WHAT YOU WILL DO:
Return only the stretch of the material below that begins with the line containing "attach(piece, body)" and ends with the line containing "return [c /", exactly; both of those lines belong to it.

RECORDED INFORMATION:
________________________________________

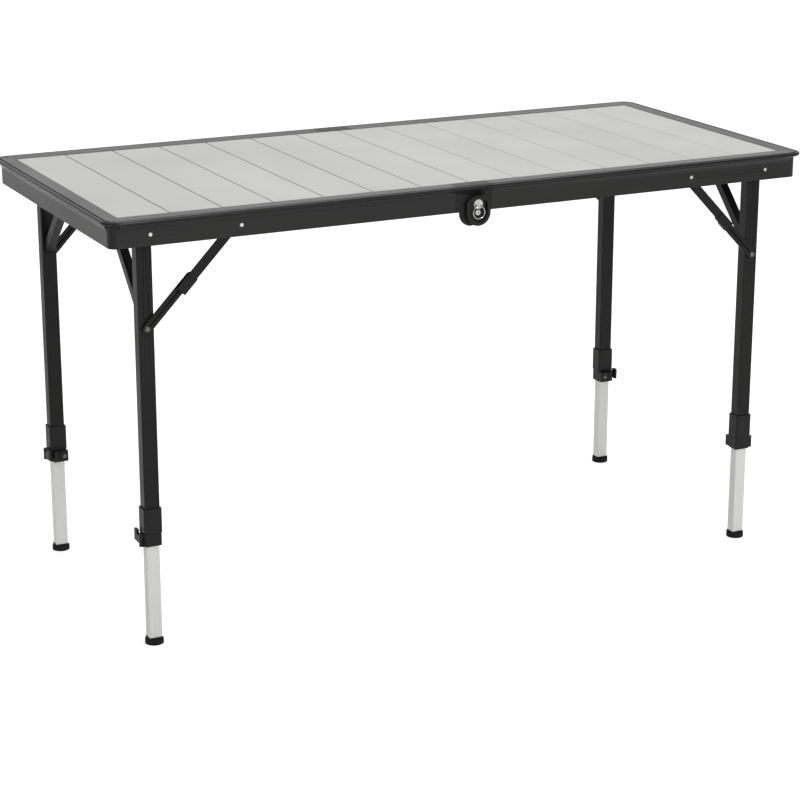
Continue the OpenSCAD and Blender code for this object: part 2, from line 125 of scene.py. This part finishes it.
def smooth(piece, angle=35):
    selectOnly(piece)
    bpy.ops.object.shade_smooth_by_angle(angle=radians(angle))


def mirrored(piece, name, flipX=False, flipY=False):
    # the seeds stand at the right front, and a mirrored copy has its faces turned outwards again
    selectOnly(piece)
    bpy.ops.object.duplicate(linked=False)
    copy = bpy.context.object
    copy.name = name
    copy.scale = (-1 if flipX else 1, -1 if flipY else 1, 1)
    bpy.ops.object.transform_apply(location=True, rotation=True, scale=True)
    if flipX != flipY:
        bpy.ops.object.mode_set(mode="EDIT")
        bpy.ops.mesh.select_all(action="SELECT")
        bpy.ops.mesh.normals_make_consistent(inside=False)
        leaveEdit()
    return copy


def place(piece, body, material):
    piece.data.materials.clear()
    piece.data.materials.append(material)
    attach(piece, body)


def linear(hexColour):
    channels = [int(hexColour[i:i + 2], 16) / 255 for i in (1, 3, 5)]
    return [c / 12.92 if c <= 0.04045 else ((c + 0.055) / 1.055) ** 2.4 for c in channels] + [1]


def addNode(tree, kind, settings=None, links=None):
    node = tree.nodes.new(kind)
    for key, value in (settings or {}).items():
        if isinstance(key, int) or key in node.inputs:
            node.inputs[key].default_value = value
        else:
            setattr(node, key, value)
    for key, source in (links or {}).items():
        tree.links.new(source, node.inputs[key])
    return node


def newMaterial(name, finish):
    material = bpy.data.materials.new(name)
    material.use_nodes = True
    tree = material.node_tree
    shader = tree.nodes["Principled BSDF"]
    for key in ("Metallic", "Roughness", "Specular IOR Level"):
        if key in finish:
            shader.inputs[key].default_value = finish[key]
    return material, tree, shader


def blendColours(tree, low, high, factor):
    # inputs 6 and 7 of a Mix node are its two colours, and either may be a hex value or another node's output
    settings = {"data_type": "RGBA"}
    links = {0: factor}
    for slot, colour in ((6, low), (7, high)):
        if isinstance(colour, str):
            settings[slot] = linear(colour)
        else:
            links[slot] = colour
    return addNode(tree, "ShaderNodeMix", settings, links).outputs[2]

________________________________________

COMPLETE ANSWER:
    attach(piece, body)


def linear(hexColour):
    channels = [int(hexColour[i:i + 2], 16) / 255 for i in (1, 3, 5)]
    return [c / 12.92 if c <= 0.04045 else ((c + 0.055) / 1.055) ** 2.4 for c in channels] + [1]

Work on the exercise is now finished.